Despite having seen the elf only once in 15 years -- enough time to determine that she was "bigger than life and dressed like my grandmother, in a 1930's national costume" -- Ms. Hakonardottir, 67, has no doubt of her existence. "My daughter once asked me, 'How do you know where elves live?'" she said. "I told her you just know. It's just a feeling."

It is a feeling that many people in Iceland apparently share. Polls consistently show that the majority of the population either believes in elves -- generally described as humanlike creatures who are fiercely protective of their rocky homes -- or is not willing to rule out their existence. But while believing in elves is rooted in Iceland's culture, it remains a touchy subject.

"You have to watch out for the Nordic cliche," the Icelandic singer Bjork told The New Yorker magazine several years ago. "A friend of mine says that when record-company executives come to Iceland, they ask the bands if they believe in elves, and whoever says yes gets signed up."

Yet even Bjork cannot say no for sure. "We think nature is a lot stronger than man," she said in another interview, when the Elf Question came up. "A relationship with things spiritual has not gone away."

A belief not just in elves but also in the predictive power of dreams, in the potency of dead spirits and in other supernatural phenomena, is closely linked to Iceland's Celtic traditions and punishing, powerful landscape -- especially the harsh weather and the rocks that appear everywhere.

"If there was a large stone in the garden, and somebody said to an Icelander, 'That's an elf stone,' would they blow it up? They wouldn't," said Terry Gunnell, head of the folkloristic department at the University of Iceland in Reykjavik.

"It's not like they think there are little people living in there who come and dance outside," he added. "It's more a sense that there are other powers, other forces around them."

This town, a port on the outskirts of Reykjavik, prides itself on its unusually high elf population. Tourists are invited to tour the known elf locations, including a large rock whose reputation as an elf habitat meant that a nearby road was diverted some years ago so as not to disturb its unseen residents.

Elly Erlingsdottir, head of the town council's planning committee, said that made sense to her. Recently, she said, some elves borrowed her kitchen scissors, only to return them a week later to a place she had repeatedly searched. "My philosophy is, you don't have to see everything you believe in," she said, "because many of your greatest experiences happen with closed eyes."

Recently, the planning committee considered a resident's application to build a garage. "One member said, 'I hope it's O.K. with the elves,'" Ms. Erlingsdottir related.

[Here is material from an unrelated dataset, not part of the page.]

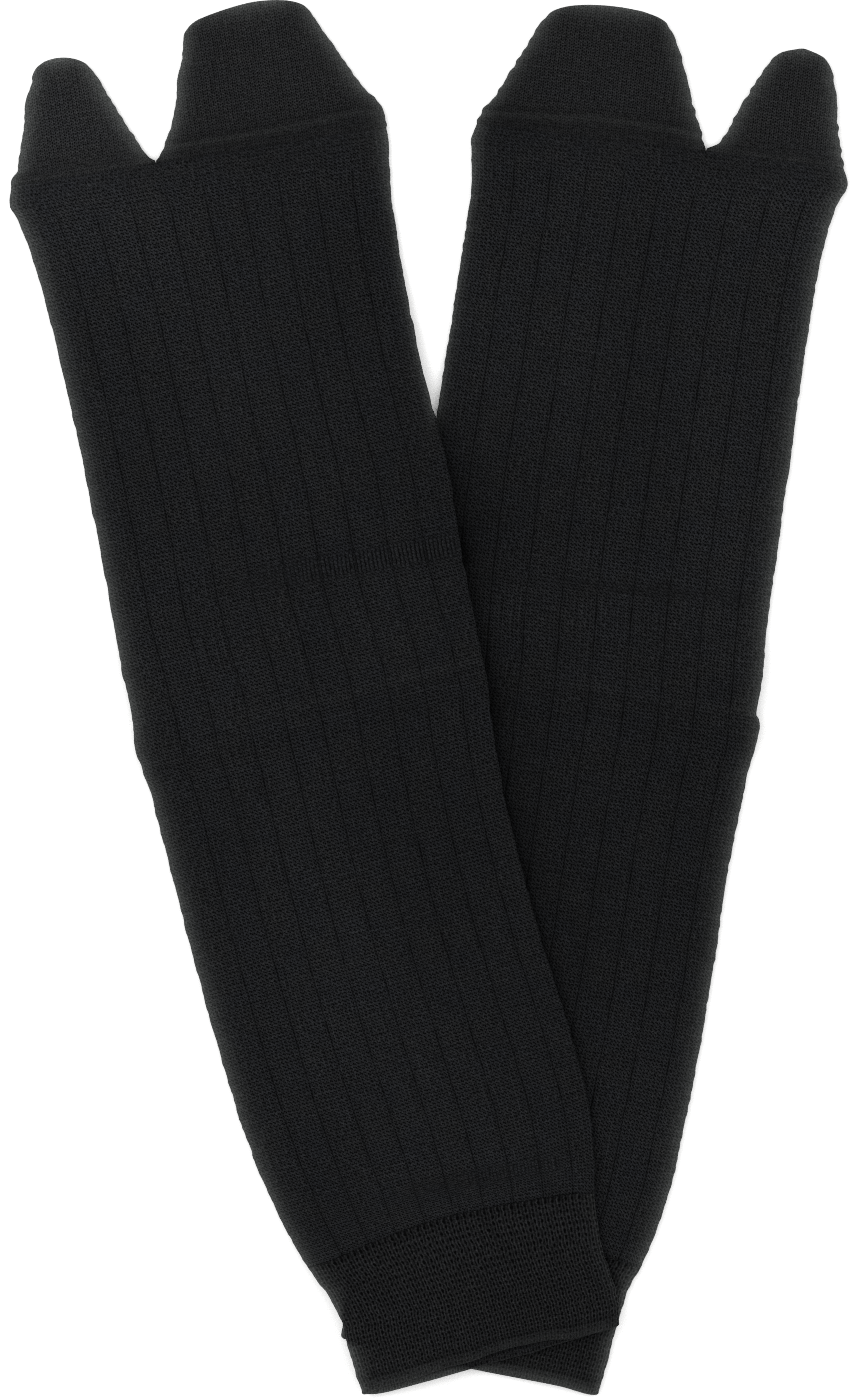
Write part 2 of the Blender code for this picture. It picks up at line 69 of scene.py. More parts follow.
overSock = {
    "name": "over",
    "lay": (      # along, x, y, half the width, lean in degrees
        (0.0, 19.0, -206.2, 41.3, 15.8), (6.7, 18.1, -199.8, 42.2, 15.0),
        (13.6, 16.2, -193.2, 42.3, 14.0), (21.8, 13.9, -185.4, 42.1, 13.3),
        (28.7, 11.6, -178.8, 42.7, 13.3), (36.3, 8.8, -171.6, 44.5, 14.0),
        (41.4, 7.0, -166.6, 46.0, 14.2), (53.5, 3.6, -155.0, 49.2, 14.5),
        (63.5, 0.9, -145.3, 51.0, 15.0), (78.1, -3.4, -131.4, 52.7, 15.0),
        (97.6, -9.3, -112.8, 53.2, 15.0), (130.0, -18.6, -81.7, 52.9, 15.0),
        (162.2, -26.7, -50.6, 53.0, 14.5), (194.2, -33.7, -19.4, 54.3, 14.5),
        (204.0, -35.8, -9.8, 55.6, 14.2), (211.6, -37.4, -2.4, 55.6, 14.0),
        (244.8, -43.6, 30.2, 55.3, 12.5), (276.6, -49.1, 61.6, 55.6, 12.0),
        (308.8, -56.3, 92.9, 54.7, 12.0), (337.4, -62.3, 120.9, 55.1, 11.5),
        (361.4, -67.3, 144.4, 56.4, 10.5), (375.8, -70.4, 158.3, 58.4, 9.5),
        (381.5, -71.9, 163.9, 59.7, 9.2), (386.5, -72.2, 169.0, 59.2, 9.0),
    ),
    "cuffLine": 41.4,
    "heelLine": 211.6,
    "heelReach": 44.0,
    "footShift": 0.0,       # moves the lines between ribs, in shares of the width
    "legShift": 0.025,
    "seed": 11,
    "outerSide": -1,        # where the big toe is: left of the middle line, or 1 for right
    "heelKink": (      # along, how far the outer edge juts out beside the folded heel
        (190.0, 0.0), (201.7, -0.7), (204.9, -0.7), (208.2, -0.1), (209.8, 0.3), (211.6, 0.4),
        (213.2, 0.3), (214.7, 0.0), (217.5, -0.4), (221.0, -0.6), (224.2, -0.6), (230.0, -0.3),
        (240.0, 0.0),
    ),
    "bigToe": (      # beyond the toe line, left edge, right edge
        (0.0, -59.2, -13.4), (1.0, -59.2, -13.6), (1.6, -59.0, -14.5), (2.4, -58.4, -15.4),
        (4.4, -56.5, -16.8), (9.0, -55.0, -18.9), (15.0, -53.0, -21.4), (21.0, -51.5, -24.1),
        (27.0, -49.6, -26.4), (31.0, -47.8, -28.2), (34.0, -46.8, -30.0), (35.9, -44.9, -32.5),
        (37.0, -42.8, -35.2),
    ),
    "fourToes": (
        (0.0, -13.4, 59.2), (1.0, -13.2, 59.4), (1.6, -12.5, 59.4), (2.2, -11.8, 59.4),
        (4.5, -10.2, 59.3), (5.6, -9.6, 59.1), (6.7, -9.0, 58.7), (9.0, -7.6, 57.4),
        (13.0, -5.7, 54.6), (19.0, -3.9, 51.2), (26.0, -1.9, 47.9), (32.0, 0.0, 44.9),
        (37.5, 1.5, 42.4), (40.4, 3.2, 40.8), (42.4, 7.0, 38.8), (43.8, 13.0, 35.6),
        (44.7, 18.5, 31.5),
    ),
    # Where each toe seam lies: across, beyond the toe line
    "fourToesSeam": ((-13, 4.1), (11, 4.1), (20, 4.2), (30, 4.6), (39, 5.0), (51, 5.8), (59, 4.3)),
    "bigToeSeam": ((-60, 0.6), (-44, 0.9), (-31, 1.0), (-13, 1.0)),
    # How far the cuff's join and the hem's two layers stray: share of the width, along
    "joinBow": ((0, 0.0), (0.07, 0.5), (0.19, 2.5), (0.3, 3.8), (0.48, 5.1), (0.68, 4.4),
                (0.83, 3.4), (0.93, 2.4), (1, 0.8)),
    "frontHem": ((0, 0.1), (0.04, 0.6), (0.09, 1.1), (0.18, 0.9), (0.33, 1.5), (0.42, 1.2), (0.5, 1.9),
                 (0.57, 2.1), (0.65, 1.7), (0.73, 1.1), (0.82, -0.5), (0.96, -0.9), (1, -0.6)),
    "backHem": ((0, 0.1), (0.05, -0.9), (0.11, -1.2), (0.4, -1.2), (0.6, -1.3), (0.65, -1.6), (0.72, -1.2),
                (0.85, -1.1), (1, -0.8)),
    # Creases across the front: where each starts and ends (share, along), its lift, the dip below
    # it, how far below that dip lies, and its width
    "creases": (
        {"start": (-0.05, 212.6), "end": (0.45, 211.9), "lift": 0.1, "dip": 0.05, "below": 2.2, "wide": 1.3},
        {"start": (0.36, 211.8), "end": (1.05, 212.8), "lift": 0.22, "dip": 0.12, "below": 2.3, "wide": 1.2},
        {"start": (0.84, 209.4), "end": (1.05, 208.6), "lift": 0.0, "dip": 0.15, "below": 0.0, "wide": 1.6},
        {"start": (0.24, 256.4), "end": (1.05, 250.6), "lift": 0.05, "dip": 0.05, "below": 2.2, "wide": 1.4},
        {"start": (0.5, 66.0), "end": (0.95, 49.0), "lift": 0.08, "dip": 0.1, "below": 5.0, "wide": 4.0},
    ),
    # Bands where the stitches were pulled long: (share, along) at both ends, how far the band sags
    # between them, half its width, and how open the stitches are
    "longStitches": (
        {"start": (0.26, 256.0), "end": (1.0, 250.9), "sag": 1.0, "half": 4.2, "open": 0.72},
        {"start": (0.3, 58.0), "end": (0.9, 54.5), "sag": 0.0, "half": 2.6, "open": 0.45},
    ),
}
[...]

Should the council determine that it is, in fact, not O.K. -- usually this happens when a local mystic hears from the elf population, directly or through a vision -- the town would consider moving the project, or getting the mystic to ask the elves to move away, she said.

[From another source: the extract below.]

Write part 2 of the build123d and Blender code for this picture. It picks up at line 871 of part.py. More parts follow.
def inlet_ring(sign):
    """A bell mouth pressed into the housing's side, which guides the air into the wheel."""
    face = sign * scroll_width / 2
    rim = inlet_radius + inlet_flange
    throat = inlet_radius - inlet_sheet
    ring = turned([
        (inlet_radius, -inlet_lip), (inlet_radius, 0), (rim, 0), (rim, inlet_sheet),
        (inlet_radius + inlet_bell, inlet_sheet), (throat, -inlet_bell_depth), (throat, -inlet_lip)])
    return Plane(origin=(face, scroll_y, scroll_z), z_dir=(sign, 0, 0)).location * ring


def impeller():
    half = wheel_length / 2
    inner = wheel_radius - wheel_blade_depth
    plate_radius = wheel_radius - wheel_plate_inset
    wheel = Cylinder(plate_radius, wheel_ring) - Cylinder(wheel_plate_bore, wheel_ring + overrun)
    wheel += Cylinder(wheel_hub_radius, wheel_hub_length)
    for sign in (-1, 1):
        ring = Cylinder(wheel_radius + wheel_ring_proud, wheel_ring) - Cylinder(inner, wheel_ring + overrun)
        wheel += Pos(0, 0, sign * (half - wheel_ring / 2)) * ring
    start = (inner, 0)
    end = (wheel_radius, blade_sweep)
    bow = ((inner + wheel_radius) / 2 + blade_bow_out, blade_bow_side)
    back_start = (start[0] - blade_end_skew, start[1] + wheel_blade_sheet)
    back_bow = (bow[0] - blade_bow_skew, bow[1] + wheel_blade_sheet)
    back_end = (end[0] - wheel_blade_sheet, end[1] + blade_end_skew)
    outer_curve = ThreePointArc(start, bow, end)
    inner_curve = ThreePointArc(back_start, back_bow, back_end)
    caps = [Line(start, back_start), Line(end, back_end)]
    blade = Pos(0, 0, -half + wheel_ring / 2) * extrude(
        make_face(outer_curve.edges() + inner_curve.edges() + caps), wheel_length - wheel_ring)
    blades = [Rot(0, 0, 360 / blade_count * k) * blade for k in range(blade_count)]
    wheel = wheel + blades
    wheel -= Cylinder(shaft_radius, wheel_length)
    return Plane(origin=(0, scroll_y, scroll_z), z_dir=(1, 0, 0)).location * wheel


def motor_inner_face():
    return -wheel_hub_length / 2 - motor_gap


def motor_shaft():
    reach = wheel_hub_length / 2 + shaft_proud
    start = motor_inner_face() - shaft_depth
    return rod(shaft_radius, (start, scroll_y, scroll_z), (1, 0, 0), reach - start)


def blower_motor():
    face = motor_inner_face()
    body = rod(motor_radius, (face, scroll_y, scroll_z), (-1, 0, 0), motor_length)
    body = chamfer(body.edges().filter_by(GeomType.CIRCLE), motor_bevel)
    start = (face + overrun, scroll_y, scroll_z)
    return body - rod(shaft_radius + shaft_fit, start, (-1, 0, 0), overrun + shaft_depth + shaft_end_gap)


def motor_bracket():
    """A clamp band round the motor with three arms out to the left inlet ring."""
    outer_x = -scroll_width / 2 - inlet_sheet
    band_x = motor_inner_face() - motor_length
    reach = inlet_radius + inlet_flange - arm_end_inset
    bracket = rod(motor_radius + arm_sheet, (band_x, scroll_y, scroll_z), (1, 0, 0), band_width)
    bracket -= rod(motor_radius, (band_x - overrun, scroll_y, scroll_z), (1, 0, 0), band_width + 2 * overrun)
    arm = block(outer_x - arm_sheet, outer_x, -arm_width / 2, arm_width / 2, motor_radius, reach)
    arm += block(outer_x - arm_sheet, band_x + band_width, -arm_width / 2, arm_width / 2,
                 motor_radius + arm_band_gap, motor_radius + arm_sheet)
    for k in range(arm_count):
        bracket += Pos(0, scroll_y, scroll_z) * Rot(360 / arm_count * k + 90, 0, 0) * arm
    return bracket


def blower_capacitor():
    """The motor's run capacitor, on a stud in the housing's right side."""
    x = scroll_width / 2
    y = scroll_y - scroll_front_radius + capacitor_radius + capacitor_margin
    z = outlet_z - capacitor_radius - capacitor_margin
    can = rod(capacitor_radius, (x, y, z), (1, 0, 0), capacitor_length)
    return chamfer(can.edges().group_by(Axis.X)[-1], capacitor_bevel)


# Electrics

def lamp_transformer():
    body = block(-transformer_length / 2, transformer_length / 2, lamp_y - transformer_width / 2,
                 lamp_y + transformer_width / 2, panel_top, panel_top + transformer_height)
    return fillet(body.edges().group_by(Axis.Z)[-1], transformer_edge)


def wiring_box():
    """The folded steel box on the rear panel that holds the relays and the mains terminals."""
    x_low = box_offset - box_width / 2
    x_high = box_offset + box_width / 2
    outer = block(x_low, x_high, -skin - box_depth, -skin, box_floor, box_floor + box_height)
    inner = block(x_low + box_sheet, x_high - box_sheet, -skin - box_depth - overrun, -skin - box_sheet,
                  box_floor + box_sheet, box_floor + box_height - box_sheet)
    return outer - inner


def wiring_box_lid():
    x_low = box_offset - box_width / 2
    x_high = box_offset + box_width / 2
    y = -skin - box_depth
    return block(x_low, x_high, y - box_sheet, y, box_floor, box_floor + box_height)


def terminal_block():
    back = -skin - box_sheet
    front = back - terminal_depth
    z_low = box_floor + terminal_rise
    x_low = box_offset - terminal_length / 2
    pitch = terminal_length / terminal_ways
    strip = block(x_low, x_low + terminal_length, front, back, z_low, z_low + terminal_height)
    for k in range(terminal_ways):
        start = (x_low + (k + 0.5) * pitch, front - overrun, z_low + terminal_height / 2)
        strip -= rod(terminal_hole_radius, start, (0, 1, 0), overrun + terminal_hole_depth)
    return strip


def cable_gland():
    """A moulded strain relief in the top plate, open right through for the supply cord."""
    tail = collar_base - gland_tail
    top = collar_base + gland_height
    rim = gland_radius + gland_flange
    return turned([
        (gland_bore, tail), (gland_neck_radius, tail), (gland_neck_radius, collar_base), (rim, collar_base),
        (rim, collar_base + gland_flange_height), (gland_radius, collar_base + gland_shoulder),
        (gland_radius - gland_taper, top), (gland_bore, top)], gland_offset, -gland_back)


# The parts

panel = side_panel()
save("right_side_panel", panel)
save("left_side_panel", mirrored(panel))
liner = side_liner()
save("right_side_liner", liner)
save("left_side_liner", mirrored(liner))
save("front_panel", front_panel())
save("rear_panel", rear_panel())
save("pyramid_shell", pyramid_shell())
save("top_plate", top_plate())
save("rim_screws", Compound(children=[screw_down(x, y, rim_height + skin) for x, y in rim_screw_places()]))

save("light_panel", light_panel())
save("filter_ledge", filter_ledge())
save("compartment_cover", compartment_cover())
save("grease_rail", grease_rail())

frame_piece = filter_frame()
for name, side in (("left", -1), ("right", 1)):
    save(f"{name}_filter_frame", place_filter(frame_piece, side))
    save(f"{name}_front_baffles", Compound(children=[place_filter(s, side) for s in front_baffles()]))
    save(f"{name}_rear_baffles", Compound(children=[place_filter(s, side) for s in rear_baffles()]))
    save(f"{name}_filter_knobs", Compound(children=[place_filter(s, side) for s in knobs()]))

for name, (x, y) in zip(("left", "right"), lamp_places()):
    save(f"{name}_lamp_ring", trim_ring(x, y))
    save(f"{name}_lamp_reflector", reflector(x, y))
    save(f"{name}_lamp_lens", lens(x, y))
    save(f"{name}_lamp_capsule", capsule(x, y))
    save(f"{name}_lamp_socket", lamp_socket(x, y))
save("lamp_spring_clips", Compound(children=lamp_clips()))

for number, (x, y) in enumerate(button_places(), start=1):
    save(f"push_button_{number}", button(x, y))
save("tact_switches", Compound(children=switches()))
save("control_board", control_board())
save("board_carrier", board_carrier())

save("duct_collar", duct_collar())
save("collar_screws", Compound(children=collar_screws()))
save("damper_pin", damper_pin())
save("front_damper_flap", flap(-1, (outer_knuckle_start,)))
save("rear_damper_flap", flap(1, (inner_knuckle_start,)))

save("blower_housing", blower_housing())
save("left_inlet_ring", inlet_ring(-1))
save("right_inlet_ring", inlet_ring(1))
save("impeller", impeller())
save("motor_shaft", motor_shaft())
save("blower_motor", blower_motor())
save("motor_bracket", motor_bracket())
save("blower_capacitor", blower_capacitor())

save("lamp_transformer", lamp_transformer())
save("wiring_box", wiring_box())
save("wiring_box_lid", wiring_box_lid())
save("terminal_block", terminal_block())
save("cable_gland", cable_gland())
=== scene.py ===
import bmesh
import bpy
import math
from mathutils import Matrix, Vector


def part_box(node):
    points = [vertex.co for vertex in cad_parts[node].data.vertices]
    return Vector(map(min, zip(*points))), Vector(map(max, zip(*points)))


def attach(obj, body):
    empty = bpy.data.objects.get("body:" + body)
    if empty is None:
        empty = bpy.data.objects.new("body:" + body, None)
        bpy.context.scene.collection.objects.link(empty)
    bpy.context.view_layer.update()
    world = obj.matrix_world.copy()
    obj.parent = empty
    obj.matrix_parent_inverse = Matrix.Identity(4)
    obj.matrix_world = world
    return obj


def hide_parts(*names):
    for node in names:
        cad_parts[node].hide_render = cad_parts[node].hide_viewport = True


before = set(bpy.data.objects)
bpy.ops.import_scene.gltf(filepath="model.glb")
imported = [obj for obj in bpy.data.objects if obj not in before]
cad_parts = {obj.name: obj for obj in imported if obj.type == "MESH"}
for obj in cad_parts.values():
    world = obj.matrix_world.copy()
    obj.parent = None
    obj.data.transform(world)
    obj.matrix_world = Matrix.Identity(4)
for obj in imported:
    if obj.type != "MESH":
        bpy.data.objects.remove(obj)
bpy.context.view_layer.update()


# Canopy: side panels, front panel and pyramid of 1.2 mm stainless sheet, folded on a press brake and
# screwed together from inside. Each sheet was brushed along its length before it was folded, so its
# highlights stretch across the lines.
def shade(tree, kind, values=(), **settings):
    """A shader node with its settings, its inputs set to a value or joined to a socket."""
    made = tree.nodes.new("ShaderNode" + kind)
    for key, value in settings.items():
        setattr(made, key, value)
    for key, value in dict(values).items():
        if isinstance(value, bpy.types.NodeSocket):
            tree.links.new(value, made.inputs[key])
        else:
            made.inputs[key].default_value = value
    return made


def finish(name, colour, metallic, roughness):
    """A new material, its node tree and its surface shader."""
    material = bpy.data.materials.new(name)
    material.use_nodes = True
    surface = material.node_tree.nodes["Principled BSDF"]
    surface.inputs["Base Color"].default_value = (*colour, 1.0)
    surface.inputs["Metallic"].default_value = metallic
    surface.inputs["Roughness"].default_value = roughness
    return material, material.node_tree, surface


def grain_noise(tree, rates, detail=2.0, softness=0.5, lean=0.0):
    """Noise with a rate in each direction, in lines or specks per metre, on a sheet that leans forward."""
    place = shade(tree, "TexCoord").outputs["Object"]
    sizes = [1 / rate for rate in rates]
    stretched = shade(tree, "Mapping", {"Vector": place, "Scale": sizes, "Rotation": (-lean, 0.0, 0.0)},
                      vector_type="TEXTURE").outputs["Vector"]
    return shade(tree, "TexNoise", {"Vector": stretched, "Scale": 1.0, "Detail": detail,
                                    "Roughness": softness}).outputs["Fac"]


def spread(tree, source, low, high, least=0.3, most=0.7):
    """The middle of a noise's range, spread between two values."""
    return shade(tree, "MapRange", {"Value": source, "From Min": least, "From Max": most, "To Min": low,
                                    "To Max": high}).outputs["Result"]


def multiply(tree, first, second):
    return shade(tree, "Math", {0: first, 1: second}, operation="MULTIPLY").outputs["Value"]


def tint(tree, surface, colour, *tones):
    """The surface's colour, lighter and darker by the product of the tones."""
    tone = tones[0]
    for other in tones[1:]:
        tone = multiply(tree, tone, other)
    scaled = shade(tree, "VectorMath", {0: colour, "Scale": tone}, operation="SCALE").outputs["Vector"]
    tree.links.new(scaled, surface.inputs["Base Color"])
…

Such occurrences are not unusual. In nearby Kopavogur, a section of Elfhill Road was narrowed from two lanes to one in the 1970's, when repeated efforts to destroy a large rock that was believed to house elves were thwarted by equipment breakdowns. The rock is still there, jutting awkwardly into the road, but it is unclear whether the tenants are.

"With the artificial lampposts, there's too much light for them, and there's also too much noise," explained Gurdrun Bjarnadottir, who has lived across the street for some 30 years. "A lot of people believe they still live there, but I think they've moved."

In the same town in 1996, a bulldozer operator, Hjortur Hjartarson, ran into trouble as he tried to raze a suspected elf hill to make way for a graveyard.

After two different bulldozers repeatedly and inexplicably malfunctioned, and local television cameras failed when trained on the hill, though they worked elsewhere, the crew halted the project. "We're going to see whether we can't reach an understanding with the elves," Jon Ingi, the project supervisor, told Morgunbladid, a Reykjavik newspaper, at the time.

Local elf communicators were called in to arbitrate, and after a while, work resumed. "In my opinion, well, whatever it is, hidden people or elves, it has just accepted this and moved away from there," Mr. Hjartarson told Valdimar Hafstein, an academic researcher who in the late 1990's published "The Elves' Point of View," an article about elves and their effect on construction projects. "That's my opinion."

Although he found many similar cases, Mr. Hafstein has grown weary of the subject. For a while, the Icelandic tourist board cited him as a national elf expert. "I kind of feel that I've done my part," he said. He recently completed a doctoral thesis (on Unesco, not elves) for the University of California, Berkeley.

Although it is easy to find Icelanders who roll their eyes at elf conversations, it is not easy to find hardcore skeptics. But 73-year-old Arni Bjornsson is one.

"Today, it is almost a fashion to say that you believe in supernatural beings, but I take this with a pinch of salt," said Mr. Bjornsson, who worked for 25 years as the head of the ethnology department at the national museum.

But even he is not saying no, exactly. "If you were to ask me, 'Are you sure there are no supernatural beings?' I would say I don't believe there are," he said. "But I wouldn't rule it out."